- _Provided material_
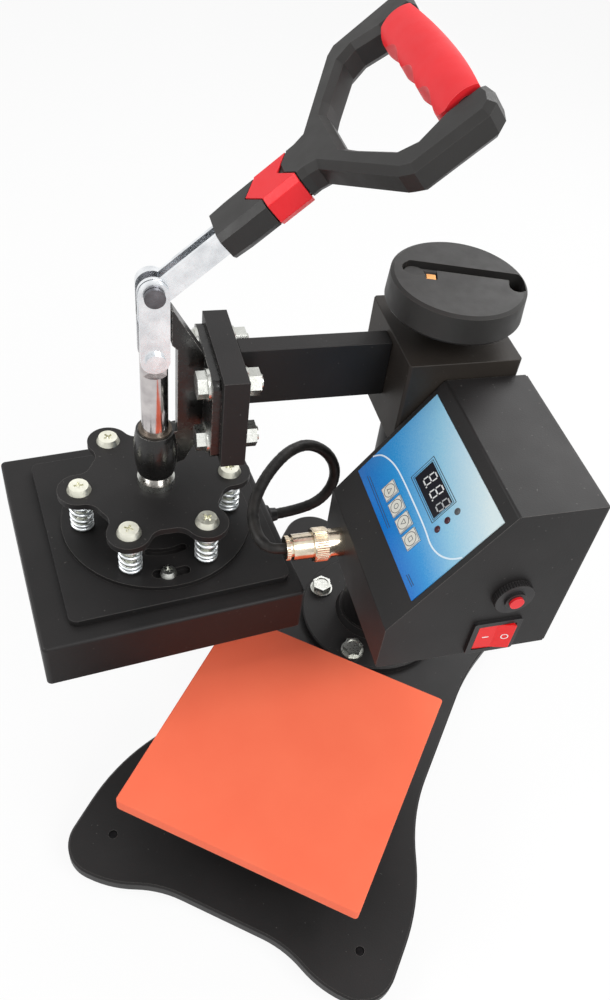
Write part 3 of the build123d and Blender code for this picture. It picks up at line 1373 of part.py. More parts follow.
bezel_proud = 2.0
with BuildPart() as rocker_bezel:
    with BuildSketch(arm_side(BOX_OUTER)):
        with Locations((ROCKER_U, ROCKER_Z)):
            RectangleRounded(ROCKER_WIDE, ROCKER_HIGH, 1.5)
            Rectangle(ROCKER_WIDE - 6, ROCKER_HIGH - 6, mode=Mode.SUBTRACT)
    extrude(amount=-bezel_proud)
    with BuildSketch(arm_side(BOX_OUTER)):
        with Locations((ROCKER_U, ROCKER_Z)):
            Rectangle(ROCKER_WIDE - 3 - 2 * RUN, ROCKER_HIGH - 3 - 2 * RUN)
            Rectangle(ROCKER_WIDE - 6, ROCKER_HIGH - 6, mode=Mode.SUBTRACT)
    extrude(amount=18)
    with BuildSketch(arm_side(BOX_OUTER - 18)):
        with Locations((ROCKER_U, ROCKER_Z)):
            Rectangle(ROCKER_WIDE - 3 - 2 * RUN, ROCKER_HIGH - 3 - 2 * RUN)
    extrude(amount=4)
rocker_bezel.part.label = "rocker_bezel"
export_step(rocker_bezel.part, "parts/rocker_bezel.step")

# Rocker: two flats at an angle, turning about a level axis across its middle
rocker_half = ROCKER_WIDE / 2 - 3 - 0.9
rocker_plane = Plane(
    origin=arm.from_local_coords((ROCKER_U, BOX_OUTER, ROCKER_Z)),
    x_dir=arm.x_dir,
    z_dir=(0, 0, 1),
)
with BuildPart() as rocker:
    with BuildSketch(rocker_plane):
        with BuildLine():
            Polyline(
                (-rocker_half, 4.0),
                (0, 1.6),
                (rocker_half, 1.2),
                (rocker_half - 3, -6),
                (-rocker_half + 3, -5),
                close=True,
            )
        make_face()
    extrude(amount=ROCKER_HIGH / 2 - 3 - GAP, both=True)
rocker.part.label = "rocker"
export_step(rocker.part, "parts/rocker.step")

with BuildPart() as cable_gland:
    with BuildSketch(arm_front(BOX_REAR - back_cover)):
        with Locations((GLAND_SIDE, GLAND_Z)):
            RegularPolygon(9, 6)
    extrude(amount=-4)
    with BuildSketch(arm_front(BOX_REAR - back_cover - 4)):
        with Locations((GLAND_SIDE, GLAND_Z)):
            Circle(7)
    extrude(amount=-8, taper=6)
    with BuildSketch(arm_front(BOX_REAR - back_cover - 12)):
        with Locations((GLAND_SIDE, GLAND_Z)):
            Circle(6 - RUN)
    extrude(amount=back_cover + 20)
    with BuildSketch(arm_front(BOX_REAR - back_cover - 12)):
        with Locations((GLAND_SIDE, GLAND_Z)):
            Circle(3.6)
    extrude(amount=back_cover + 20, mode=Mode.SUBTRACT)
cable_gland.part.label = "cable_gland"
export_step(cable_gland.part, "parts/cable_gland.step")

# Handle: faceted socket, chevron collar, forked frame and a grip with finger waves
def stem_facets(scale):
    """Eight sided section of the stem, flat above and below, drawn at a scale."""
    half = [
        (STEM_FACET, STEM_BOTTOM),
        (STEM_HALF, STEM_BOTTOM + 4),
        (STEM_HALF, STEM_TOP - STEM_EDGE),
        (STEM_FACET, STEM_TOP),
    ]
    other = [(-x, y) for x, y in reversed(half)]
    return [(x * scale, y * scale) for x, y in half + other]


def chevron(low, high, low_notch, high_notch):
    """Outline of a band along the stem, seen from above, whose ends point to the crank pin."""
    wide = FRAME_HALF + 5
    return [
        (-wide, low),
        (-STEM_FACET, low),
        (0, low - low_notch),
        (STEM_FACET, low),
        (wide, low),
        (wide, high),
        (STEM_FACET, high),
        (0, high - high_notch),
        (-STEM_FACET, high),
        (-wide, high),
    ]


core_from = SOCKET_FROM + LEVER_IN + GAP
with BuildPart() as handle_socket:
    with BuildSketch(handle_section(SOCKET_FROM)):
        with BuildLine():
            Polyline(*stem_facets(SOCKET_MOUTH), close=True)
        make_face()
    with BuildSketch(handle_section(SOCKET_FROM + SOCKET_FLARE)):
        with BuildLine():
            Polyline(*stem_facets(1), close=True)
        make_face()
    loft(ruled=True)
    with BuildSketch(handle_section(SOCKET_FROM + SOCKET_FLARE)):
        with BuildLine():
            Polyline(*stem_facets(1), close=True)
        make_face()
    extrude(amount=COLLAR_FROM - SOCKET_FROM - SOCKET_FLARE)
    with BuildSketch(handle_face()):
        with BuildLine():
            Polyline(*chevron(SOCKET_FROM - 5, COLLAR_FROM, 0, CHEVRON), close=True)
        make_face()
    extrude(amount=3 * STEM_HALF, both=True, mode=Mode.INTERSECT)
    with BuildSketch(handle_section(SOCKET_FROM)):
        with Locations((0, (LEVER_HIGH + LEVER_LOW) / 2)):
            Rectangle(LEVER_WIDE + 2 * RUN, LEVER_HIGH - LEVER_LOW + 2 * RUN)
    extrude(amount=LEVER_IN + GAP, mode=Mode.SUBTRACT)
    with BuildSketch(handle_section(core_from)):
        with BuildLine():
            Polyline(*stem_facets(STEM_CORE + 0.01), close=True)
        make_face()
    extrude(amount=COLLAR_FROM, mode=Mode.SUBTRACT)
handle_socket.part.label = "handle_socket"
export_step(handle_socket.part, "parts/handle_socket.step")

with BuildPart() as handle_collar:
    with BuildSketch(handle_section(COLLAR_FROM - CHEVRON)):
        with BuildLine():
            Polyline(*stem_facets(COLLAR_PROUD), close=True)
        make_face()
        with BuildLine():
            Polyline(*stem_facets(STEM_CORE + 0.01), close=True)
        make_face(mode=Mode.SUBTRACT)
    extrude(amount=FRAME_FROM - COLLAR_FROM + CHEVRON)
    with BuildSketch(handle_face()):
        with BuildLine():
            Polyline(
                *chevron(COLLAR_FROM + COLLAR_GAP, FRAME_FROM - COLLAR_GAP, CHEVRON, CHEVRON),
                close=True,
            )
        make_face()
    extrude(amount=3 * STEM_HALF, both=True, mode=Mode.INTERSECT)
handle_collar.part.label = "handle_collar"
export_step(handle_collar.part, "parts/handle_collar.step")

frame_thick = FRAME_TOP - FRAME_BOTTOM
with BuildPart() as handle_frame:
    with BuildSketch(handle_face(FRAME_BOTTOM)) as frame_outline:
        with BuildLine():
            Polyline(
                (0, FRAME_FROM - CHEVRON),
                (STEM_HALF, FRAME_FROM - CHEVRON),
                (STEM_HALF, YOKE),
                (STEM_HALF + 1.5, YOKE + 5),
                (FRAME_HALF - 5, FRAME_CORNER - 3),
                (FRAME_HALF, FRAME_CORNER + 3),
                (FRAME_HALF, GRIP_AXIS + 4),
                (FRAME_HALF - 4, GRIP_AXIS + GRIP_RADIUS - 1),
                (GRIP_HALF + 8, GRIP_AXIS + GRIP_RADIUS + 1),
                (GRIP_HALF + RUN, GRIP_AXIS + GRIP_RADIUS),
                (GRIP_HALF + RUN, GRIP_AXIS - GRIP_RADIUS + 1),
                (OPENING_HALF, OPENING_CORNER + 4),
                (OPENING_HALF - 3, OPENING_CORNER - 4),
                (YOKE_HALF + 4, OPENING_FROM + 4),
                (YOKE_HALF - 3, OPENING_FROM),
                (0, OPENING_FROM),
                close=True,
            )
        make_face()
        mirror(about=Plane.YZ)
    extrude(amount=frame_thick)
    chamfer(
        handle_frame.edges().filter_by(lambda e: abs(e.tangent_at(0).dot(handle_up)) < 0.01),
        length=FRAME_CHAMFER,
    )
    with BuildSketch(handle_face()):
        with BuildLine():
            Polyline(*chevron(FRAME_FROM, 2 * GRIP_AXIS, CHEVRON, 0), close=True)
        make_face()
    extrude(amount=3 * STEM_HALF, both=True, mode=Mode.INTERSECT)
    with BuildSketch(handle_section(core_from + GAP)):
        with BuildLine():
            Polyline(*stem_facets(STEM_CORE), close=True)
        make_face()
    extrude(amount=YOKE - core_from)
    with BuildSketch(handle_side()):
        with Locations((GRIP_AXIS, 0)):
            Circle(GRIP_CORE)
    extrude(amount=FRAME_HALF - 8, both=True)
handle_frame.part.label = "handle_frame"
export_step(handle_frame.part, "parts/handle_frame.step")

with BuildPart() as handle_grip:
    with BuildSketch(handle_face(0)):
        with BuildLine():
            inner = [
                (
                    -GRIP_HALF + 2 * GRIP_HALF * k / (2 * GRIP_WAVES),
                    GRIP_AXIS - GRIP_RADIUS - (WAVE_DEPTH if k % 2 else -WAVE_DEPTH),
                )
                for k in range(2 * GRIP_WAVES + 1)
            ]
            wave = Spline(*inner)
            Line(wave @ 1, (GRIP_HALF, GRIP_AXIS + GRIP_RADIUS - 2))
            ThreePointArc(
                (GRIP_HALF, GRIP_AXIS + GRIP_RADIUS - 2),
                (0, GRIP_AXIS + GRIP_RADIUS + 1),
                (-GRIP_HALF, GRIP_AXIS + GRIP_RADIUS - 2),
            )
            Line((-GRIP_HALF, GRIP_AXIS + GRIP_RADIUS - 2), wave @ 0)
        make_face()
    extrude(amount=GRIP_RADIUS, both=True)
    with BuildSketch(handle_side(GRIP_HALF + 5)):
        with Locations((GRIP_AXIS, GRIP_RISE)):
            Ellipse(GRIP_RADIUS + 2.5, GRIP_RADIUS - 1)
    extrude(amount=-2 * GRIP_HALF - 10, mode=Mode.INTERSECT)
    with BuildSketch(handle_side()):
        with Locations((GRIP_AXIS, 0)):
            Circle(GRIP_CORE + RUN)
    extrude(amount=GRIP_HALF + 5, both=True, mode=Mode.SUBTRACT)
handle_grip.part.label = "handle_grip"
export_step(handle_grip.part, "parts/handle_grip.step")

# Cable: straight out of the plug, round in an open loop behind the platen, into its gland
plug_end = arm.from_local_coords((BOX_FRONT + plug_length, CONNECTOR_SIDE, CONNECTOR_Z))
gland_end = gland_plane.origin + gland_plane.z_dir * (8 + GAP)
cable_route = [
    plug_end,
    arm.from_local_coords((106.5, CONNECTOR_SIDE, CONNECTOR_Z)),
    arm.from_local_coords((112, 54.5, 99)),
    arm.from_local_coords((114, 43, 100)),
    arm.from_local_coords((111.5, 28, 102.5)),
    arm.from_local_coords((103, 14, 106.5)),
    arm.from_local_coords((92, 1.5, 109)),
    arm.from_local_coords((80, -9, 109.5)),
    arm.from_local_coords((66, -17, 106)),
    arm.from_local_coords((53, -17, 98)),
    arm.from_local_coords((46, -14, 86)),
    arm.from_local_coords((46.5, -11.5, 72.5)),
    arm.from_local_coords((54.5, -10, 59.5)),
    gland_end - heater.x_dir * 15,
    gland_end,
]
runs = [(b - a).length for a, b in zip(cable_route, cable_route[1:])]
cable_radii = []
for k in range(1, len(cable_route) - 1):
    before = cable_route[k] - cable_route[k - 1]
    after = cable_route[k + 1] - cable_route[k]
    turn = radians(before.get_angle(after))
    shorter = min(runs[k - 1], runs[k])
    cable_radii.append(0.45 * shorter / tan(turn / 2))
print("cable runs", [round(r, 1) for r in runs])
print("cable radii", [round(r, 1) for r in cable_radii])
with BuildPart() as heater_cable:
    with BuildLine() as cable_path:
        FilletPolyline(*cable_route, radius=cable_radii)
    with BuildSketch(Plane(origin=cable_path.line @ 0, z_dir=cable_path.line % 0)):
        RegularPolygon(CABLE_RADIUS, CABLE_SIDES)
    sweep(path=cable_path.line)
cable_length = cable_path.wires()[0].length
print("cable length", round(cable_length, 1))
cable_area = CABLE_SIDES / 2 * CABLE_RADIUS ** 2 * sin(2 * pi / CABLE_SIDES)
print("cable volume by section and length", round(cable_area * cable_length, 1))
print("cable volume as built", round(heater_cable.part.volume, 1))
heater_cable.part.label = "heater_cable"
export_step(heater_cable.part, "parts/heater_cable.step")
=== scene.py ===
# %% [markdown]
# A swing away label heat press, dressed over its construction model. The model already holds every
# rigid piece at its real size, so this notebook gives the pieces their finishes, and makes what a
# construction model leaves out: the round spring wire, the cable, the printed panel and its digits.

# %% Load the construction model
import bpy
from math import atan2, cos, pi, radians, sin
from mathutils import Matrix, Vector


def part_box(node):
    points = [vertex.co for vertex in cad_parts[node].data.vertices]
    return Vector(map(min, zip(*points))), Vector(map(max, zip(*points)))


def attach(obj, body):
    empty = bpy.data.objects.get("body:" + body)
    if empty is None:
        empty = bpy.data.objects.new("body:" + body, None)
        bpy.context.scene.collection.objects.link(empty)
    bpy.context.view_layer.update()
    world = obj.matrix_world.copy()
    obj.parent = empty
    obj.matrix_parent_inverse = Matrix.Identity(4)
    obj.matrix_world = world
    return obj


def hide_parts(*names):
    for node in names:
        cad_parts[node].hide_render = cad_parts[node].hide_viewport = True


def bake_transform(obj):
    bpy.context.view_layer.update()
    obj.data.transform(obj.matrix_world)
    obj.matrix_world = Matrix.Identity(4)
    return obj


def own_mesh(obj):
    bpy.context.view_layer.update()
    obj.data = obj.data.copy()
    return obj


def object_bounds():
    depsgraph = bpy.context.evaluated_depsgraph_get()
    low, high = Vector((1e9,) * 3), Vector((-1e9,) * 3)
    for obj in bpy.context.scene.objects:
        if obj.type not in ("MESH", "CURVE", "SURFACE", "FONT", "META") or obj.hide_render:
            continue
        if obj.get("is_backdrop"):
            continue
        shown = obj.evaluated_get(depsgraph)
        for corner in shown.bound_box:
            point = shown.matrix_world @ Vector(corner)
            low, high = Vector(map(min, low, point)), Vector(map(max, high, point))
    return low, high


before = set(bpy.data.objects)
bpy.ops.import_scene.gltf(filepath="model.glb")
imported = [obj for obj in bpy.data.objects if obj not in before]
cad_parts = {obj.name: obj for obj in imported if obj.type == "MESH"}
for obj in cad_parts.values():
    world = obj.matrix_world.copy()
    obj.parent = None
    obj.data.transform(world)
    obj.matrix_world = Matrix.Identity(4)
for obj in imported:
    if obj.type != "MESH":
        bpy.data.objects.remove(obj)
model_low, model_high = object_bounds()
MM = 0.001
print("the press measures", [round(s / MM) for s in model_high - model_low], "mm")

# %% [markdown]
# Most places on this press are easiest to say along its arm, which is swung out to the left. One small
# function turns a place on the arm into a place in the world, so every number below stays a real
# distance: out along the arm, sideways towards the control box, and up.

# %% Places along the arm
SWING = radians(52)
COLUMN = Vector((0, 169.7, 0))
OUT = Vector((-sin(SWING), -cos(SWING), 0))
SIDE = Vector((cos(SWING), -sin(SWING), 0))
UP = Vector((0, 0, 1))


def on_arm(out, side, up):
    """World place, in metres, of a point given in millimetres along the arm."""
    return (COLUMN + OUT * out + SIDE * side + UP * up) * MM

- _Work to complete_
Identify and copy the lines holding the word "Vector".

- _The response_
from mathutils import Matrix, Vector
    return Vector(map(min, zip(*points))), Vector(map(max, zip(*points)))
    low, high = Vector((1e9,) * 3), Vector((-1e9,) * 3)
            point = shown.matrix_world @ Vector(corner)
            low, high = Vector(map(min, low, point)), Vector(map(max, high, point))
COLUMN = Vector((0, 169.7, 0))
OUT = Vector((-sin(SWING), -cos(SWING), 0))
SIDE = Vector((cos(SWING), -sin(SWING), 0))
UP = Vector((0, 0, 1))